Aku sudah melatihnya sejak kecil. Dalam tuisho, aku tidak takut kalau
ada orang yang mendorong perutku. Kalau mereka melakukannya, maka mereka pasti
tidak akan bisa kabur.”
Sudah
dapat dipastikan kalau taijiquan yang Cui latih mengandung metode latihan yang
menghasilkan perkembangan dan tian dalam tahap intens. Apakah mereka di
Taichi aliran Yang masih ada yang melatihnya, ataukah sudah hilang dimakan
zaman?
Sesi
lain dari wawancara tersebut yang menarik perhatian saya adalah berhubungan
dengan pengalaman keluarganya saat revolusi budaya:
“Saat
revolusi budaya, kakek saya disiksa dan dijuluki sebagai “Kapitalis” begitupun
ibu saya (Cui Xiuchen). Walaupun mereka berdua memiliki gongfu, di lingkungan
yang seperti itu, mereka tidak berani melawan. Suatu hari, saya pulang dari
pabrik dan melihat bahwa ibu dan kakek sedang diikat dan berlutut di halaman
rumah. Sekelompok pasukan merah memeriksa rumah kami. Di dalam suasana seperti
itu, tidak ada seorangpun yang berani
bicara sepatah katapun. Diam-diam, saya mendekat ke arah ibu dan kakek
berpikir untuk melindungi mereka. Kakek kemudian berbisik pada saya ‘Dengan gongfu
yang kumiliki, mereka tidak mungkin bisa mengikatku. Yang harus kulakukan
hanyalah menggunakan sedikit jin (energi),
dan talinya akan melonggar.”
Setelah berkata seperti itu, kakek kemudian mengguncangkan badannya sedikit dan
talinya kemudian benar-benar melonggar. Ibuku sangat takut melihat hal
tersebut, kemudian dia berkata ‘Jangan bergerak, kalau kau bergerak kita pasti
akan mati.’ Untungnya pasukan merah tidak melihatnya.
Cui Yishi dan anaknya Cui XIuchen |
Setelah
peristiwa tersebut, pasukan merah kemudian menyiksa kakek dan ibu di depan
umum. Mereka membuat ayah dan kakek berlutut, kemudian meletakkan batu bata
dibawah kaki mereka. Setelah batu bata tersusun, pasukan kemudian menempatkan
tongkat di betis masing-masing. Kemudian 2 orang berdiri di masing-masing ujung
tongkat tersebut, sehingga berat mereka menekan tulang kering kaki dan menekan
batu bata di bawahnya. Kakek punya gongfu kaki yang bagus sehingga hal
seperti ini tidak menganggunya.

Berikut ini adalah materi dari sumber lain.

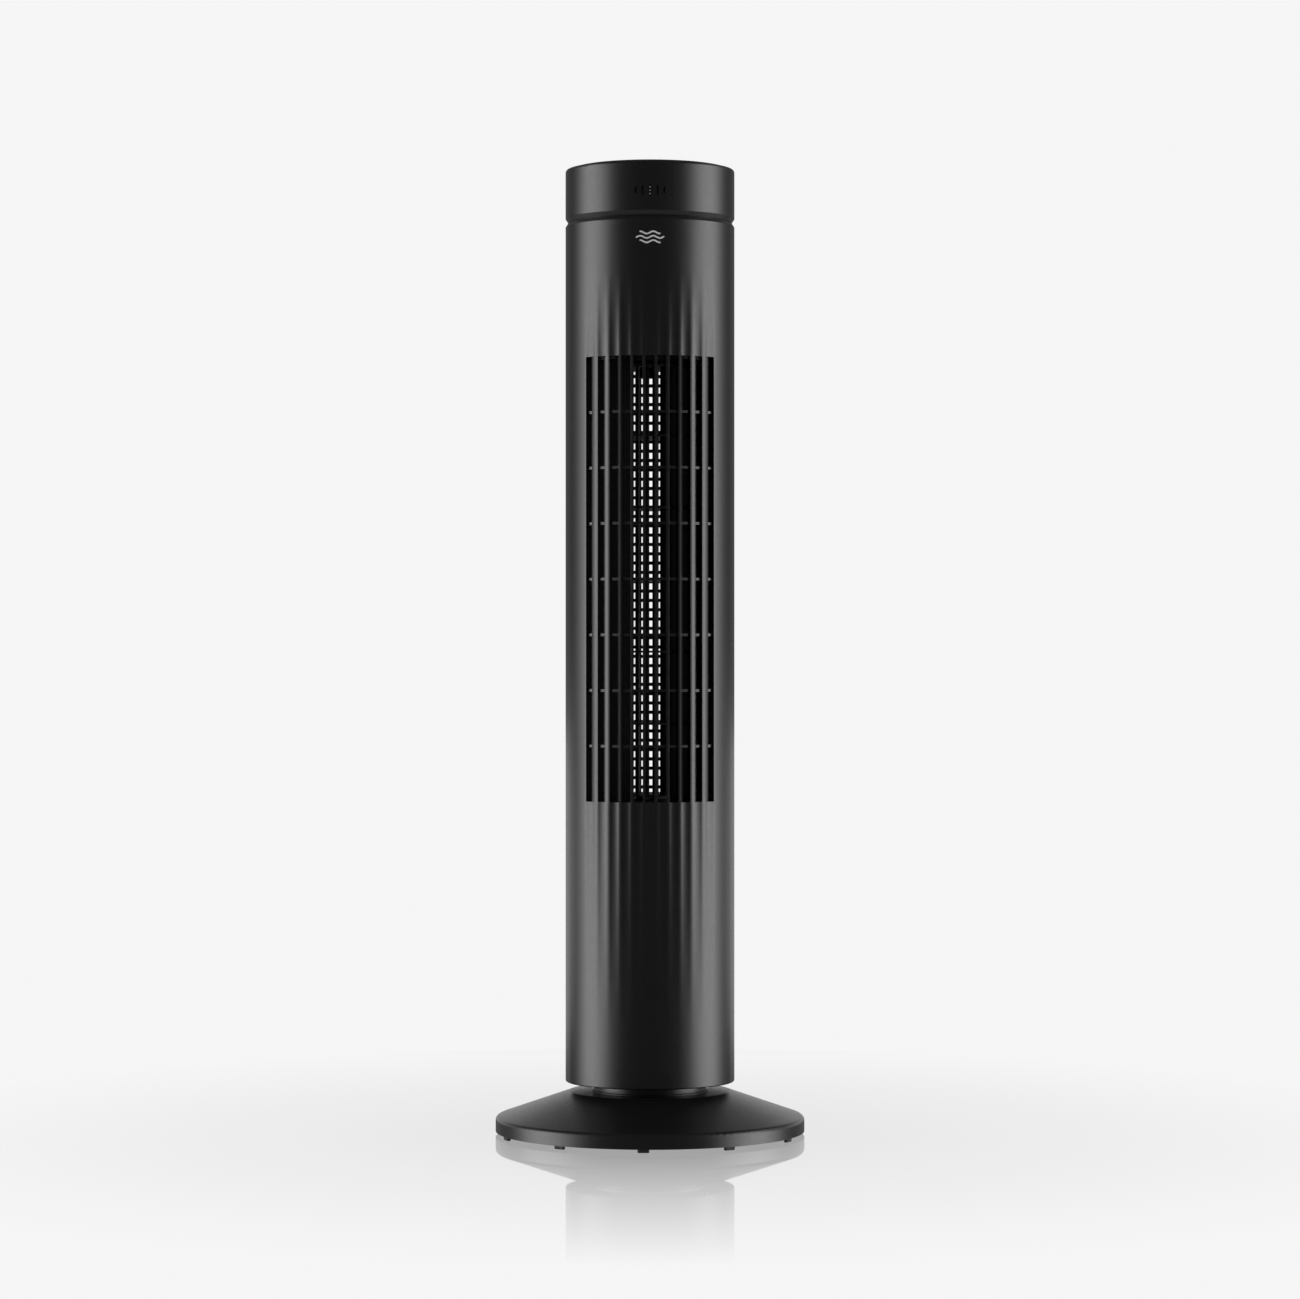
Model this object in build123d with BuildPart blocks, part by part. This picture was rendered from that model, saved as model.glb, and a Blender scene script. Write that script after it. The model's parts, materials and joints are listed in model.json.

Namun ibu saya tidak terlalu beruntung dan
pingsan beberapa kali.
Saat
revolusi budaya, kakek tidak hanya menderita siksaan fisik, harta di rumahnya
juga disita selain itu dia dikucilkan secara umum. Tidak cukup sampai di sini,
dia juga tidak diijinkan untuk mengajar Taichi. Bagi seseorang seperti kakekku,
yang mana Taichi adalah seluruh hidupnya, hal ini mungkin adalah pukulan yang
paling berat di antara semuanya. Setelahnya dia menjadi depresi, kesehatannya
menurun drastis. Kemudian, saat dia melakukan perjalanan ke rumah sakit, dia
divonis menderita kanker oesophageal yang mana di masa itu merupakan
penyakit yang tidak dapat disembuhkan.”